Rule #3: Respect risk. Absent from the conversation throughout the stock and real estate bubbles was this crucial calculation: “What is the risk?” It’s as if everyone refused to entertain the possibility that risk existed. During the Internet stock bubble, you bought into the argument that we were at the dawn of paradigm shift—remember how often we heard that one?—that would see market gains more than double the historical rate and sustain them. When the 2000–2003 bear market hit, you were shocked—shocked!—to see your stock portfolio get creamed. And it never occurred to you, during the real estate bubble, that home values would ever—could ever—fall. It wasn’t just you; the trends and data Wall Street used to fuel much of the real estate mania didn’t even address the possibility that home values could decline!
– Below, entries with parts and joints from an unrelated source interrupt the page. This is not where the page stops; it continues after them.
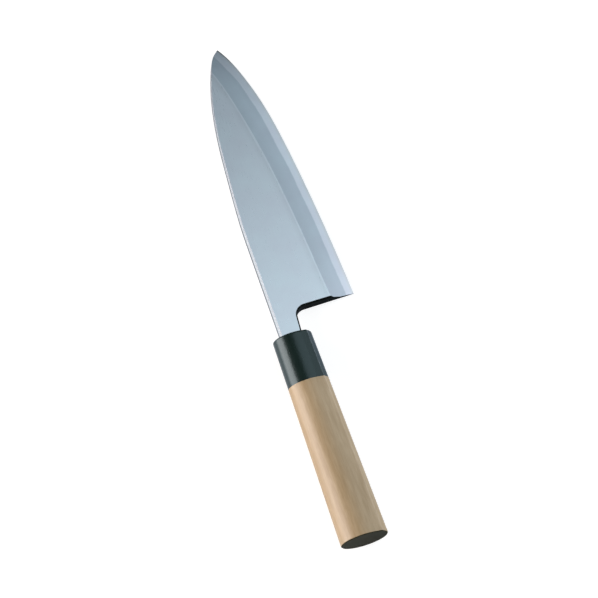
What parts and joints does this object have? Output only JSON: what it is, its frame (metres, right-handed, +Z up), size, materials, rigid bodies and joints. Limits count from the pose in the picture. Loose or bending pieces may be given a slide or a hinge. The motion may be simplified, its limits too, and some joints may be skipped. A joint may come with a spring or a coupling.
{
  "type": "deba kitchen knife",
  "caption": "Heavy single-bevel kitchen knife: laminated blade with a flat front and a ground bevel, hidden tang, black ferrule and pale wooden handle with a ridge.",
  "frame": {"origin": "on the table under the middle of the knife: halfway between the butt and the tip, and halfway between the heel's corner and the far side of the handle", "axes": "+X towards the tip, +Y from the edge to the spine, +Z up from the table, out of the bevelled front; the knife lies on its back, on its tip and the back of its ferrule"},
  "size_m": [0.3304, 0.06, 0.024],
  "materials": {
    "soft_iron": "fine satin polish, slightly hazy on the bevel",
    "hard_steel": "whetstone polish, brighter than the body",
    "horn": "polished black buffalo horn",
    "magnolia_wood": "bare, sanded fine",
    "resin": "dull black",
    "cement": "rough",
    "lacquer": "thin dark coat, satin"
  },
  "bodies": {
    "root": {"blade_body": "soft_iron", "edge_steel": "hard_steel", "ferrule": "horn", "handle": "magnolia_wood", "mouth_seal": "resin", "tang_bedding": "cement", "butt_seal": "lacquer"}
  },
  "joints": []
}
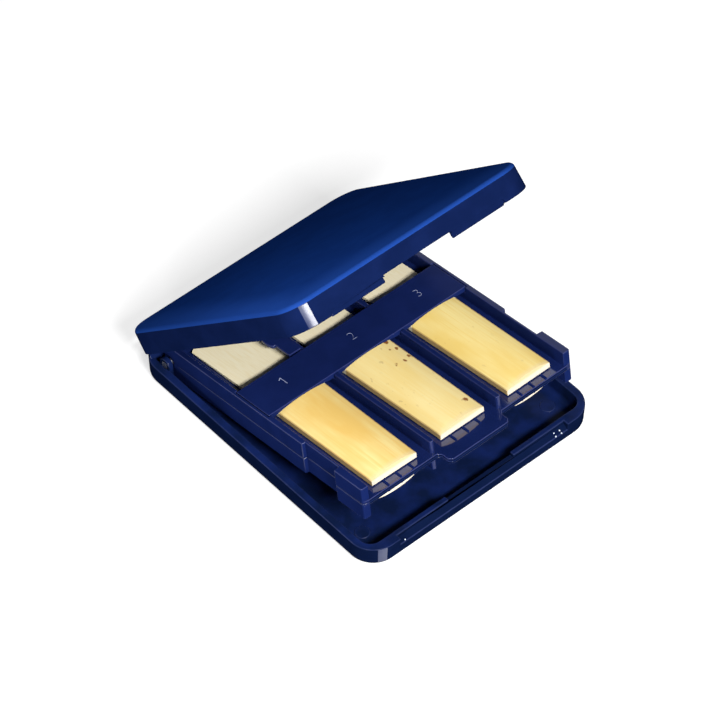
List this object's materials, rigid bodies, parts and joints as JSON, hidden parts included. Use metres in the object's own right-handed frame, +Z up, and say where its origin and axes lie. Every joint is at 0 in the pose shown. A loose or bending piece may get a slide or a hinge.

And let’s just say that Washington regulators also seemed to be asleep at the wheel in terms of managing systemic risk.
So much of the carnage could have been avoided if every one of us—individuals and institutions—had respected risk. Notice I said respect, not avoid. The goal is to stop at every juncture and make sure you understand the potential risk, and then make a conscious and deliberate decision on how to mitigate that risk. Owning a home is very risky when done with an exotic mortgage whose initial rate is artificially low but can skyrocket when it resets. Owning a home with a fixed-rate mortgage in which the monthly amount due is the same in month one as in month 360 (30 years down the line) is a whole lot less risky. An IRA invested 100% in stocks when you are in your 50s or 60s is very risky. An IRA that holds bonds and cash is a whole lot less risky.
The call to action is that you must be your own risk manager. Yes, we all should expect Washington regulators to do a better job, and let’s hope they will. But you can’t afford to rely on this; you must assess your own tolearnce for risk and understand the stakes. Your own resolve and vigilance will keep you from being hoodwinked by the next bubble. That’s right—I said the next bubble. Bubbles have long been a part of our history, for better or worse. That doesn’t mean they have to threaten your financial life; it is up to you whether you buy into them or choose to watch from the sidelines.